MAIN NEWS HEADLINES
January 22 – January 29, 2008 Edition

Barnes & Noble
Job Cuts Extend
To Sterling Publishing

NEW YORK, NY (Authorlink News, January 22, 2009)-Barnes & Noble’s elimination of about 100 jobs at its corporate headquarters last week reportedly were due to “the reduction in store openings and consolidation of functional areas within the retail and online operations.” However, the cuts apparently have also spread to the company’s wholly-owned subsidiary, Sterling Publishing. An estimated 15 people have been cut from Sterling’s New York office.

Philip Turner, hired in November of 2006 as publisher of one of Sterling’s largest imprints, Union Square Press, was confirmed among last week’s job casualties. When Authorlink asked Barnes & Noble whether this would mean the elimination of the imprint, spokesperson Mary Ellen Keating said, “We are not breaking out a list of employees affected nor departments. I can confirm that Union Square Press will continue.” Another source had said earlier that Union Square Press would be folded into the rest of the company and that Turner’s job had been eliminated.

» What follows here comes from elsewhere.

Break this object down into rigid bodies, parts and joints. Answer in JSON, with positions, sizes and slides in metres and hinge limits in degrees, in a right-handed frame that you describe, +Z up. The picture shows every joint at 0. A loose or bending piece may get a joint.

Sterling an expert-driven, how-to press that had recently tried branching into other areas, has (or had) more than 50 imprints.

In a press release issued last week, Barnes & Noble CEO Steve Riggio said, “Although our people, from top to bottom, did a terrific job in managing expenses and maximizing productivity, the current business climate and the downturn in retail sales mandate that we reduce corporate overhead costs as appropriate to our overall sales volume.” He added that “. . .this is the first time in the company’s history we’ve had to do this. The business climate in which we are operating is unprecedented, and therefore, the reduction in expenses is inevitable.”

Phil Turner notified friends of his departure Friday, January 16, saying that he views the job loss as a kind of liberation. “I am ramping up what will be my

next act, and I have some concrete ideas and early prospects about how I may again do a “purpose-driven imprint,” even better this time around.”

Before joining Union Square Press, Turner was with Avalon as Editor in Chief of Carroll & Graf Publishers, Philip Turner Books, and Thunder’s Mouth Press.

At Union square Press, Turner was charged with publishing about forty books a year in a variety of areas, including adventure, biography, culture, current and international affairs, the environment, history, politics, social issues, and sports. He was also assigned to help create a Union Square Press paperback program focusing on revivals of important out-of-print books, reprints in trade paperback of both its own and other publishers’ titles, and quality paperback originals. Turner was to create within Union Square Press a branded line of books featuring truthtellers, whistleblowers, and muckrakers, a signature of his tenure with Avalon.

The company will be providing the affected employees with an enhanced severance plan and will offer healthcare benefits for the next 12 months. In addition, the company will be providing outplacement counseling and transition seminars.

As a result, the company will record an after-tax charge of $2.5 million, or $0.04 per share, in the fourth quarter of fiscal 2008.

Barnes & Noble, the world’s largest bookseller and a Fortune 500 company, operates 799 bookstores in 50 states. Sterling Publishing Co., Inc., is one of the world’s leading publishers of nonfiction titles with more than 5,000 books in print.